Furthermore, managing dentally anxious children can be a profound source of anxiety for the providers, as well as the children and their families.22 Therefore, there would seem to be merit in offering evidence-based approaches, such as self-help CBT, more widely within primary care settings. Investing time and resource to more appropriately manage children's dental anxiety, has to be the better strategy for the patient, their family, the dental profession and the wider NHS. But for this to occur, it is recognised that sufficient training and support must be put in place for primary care dental health professionals.

Alongside the benefits of CBT, this survey identified that the formation of a good therapeutic alliance, between the patient and dentist (therapist) is paramount. Children inferred that liking and trusting their dentist was very important in anxiety reduction. This positive interplay between the child and the therapist has also been highlighted in the general CBT literature as predicting a good outcome. Understandably, clinicians will vary greatly in their 'enjoyment' of treating children, but the basic acts of acknowledging and discussing a child's anxiety, telling them (truthfully) the treatment procedures involved, gaining their trust and giving them adequate time, are all inherent to successful outcomes.

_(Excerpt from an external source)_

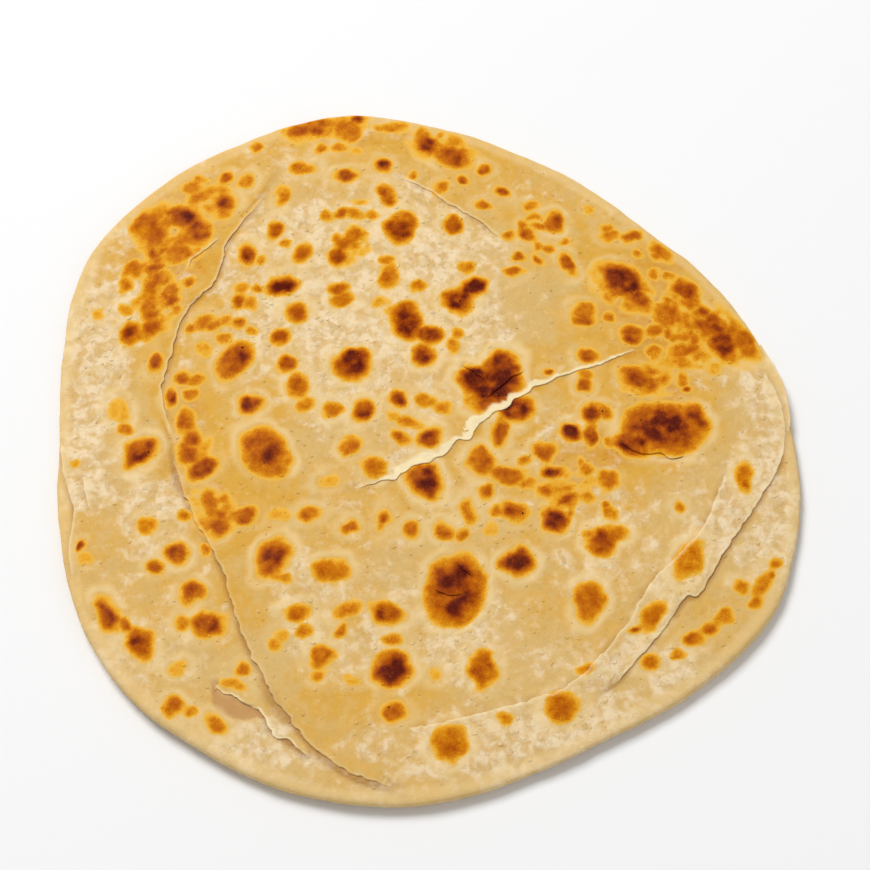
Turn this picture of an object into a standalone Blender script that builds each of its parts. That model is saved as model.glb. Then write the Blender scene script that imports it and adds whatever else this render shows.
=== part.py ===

This service evaluation has acknowledged limitations, the first of which is the low response rate (50%) and relatively small number of participants which raise obvious questions about reporting bias. It is conceivable that the non-respondents had a different perspective and may not have sought any follow up dental care at all. However, the respondents' characteristics, in terms of gender, MCDAS anxiety scores, ethnicity and social deprivation were representative of the whole group.14 Greater participation could have been achieved through a telephone call to non-responders, rather than relying on them to complete a postal questionnaire. However, as the original ethics submission and consent process did not specify that participants may be contacted in the future by telephone, this was not an option. In retrospect, the research team did not support the participants as well as they could have on discharge. Although children were encouraged to show their subsequent dentist the CBT guides, and use tools such as the 'message to dentist' and signed agreements for stop signals, this was not followed through by many of the respondents. Some voiced the opinion that they did not think their own dentist would be 'interested' in the CBT guide. A better approach would have been to write to each referring practitioner (with a copy to the family to take to any dentist of their choice in the future) providing a detailed explanation of the CBT intervention and identified needs of each child. This would have given the dentist greater insight into the patient's dental anxiety and coping skills, and reassured the family that the specialist service had acted as their advocate. The practitioner could have been signposted to the on-line training videos and CBT resources which would have enhanced dissemination of the approach. Opportunities for the transfer of research knowledge to primary care should be maximised in future. Although there appears to be some maintenance of anxiety reduction at 12–18 months, authorities have suggested that a 'booster' session could be effective in the longer term.18 Further work is needed to explore the need for this, and identify the most acceptable and cost-effective means of its delivery in the dental setting.

Conclusions

The use of a self-help CBT approach for dentally anxious children appears to be helpful in effecting a longer term reduction in anxiety as children are able to draw on coping strategies that have been taught by the dental team.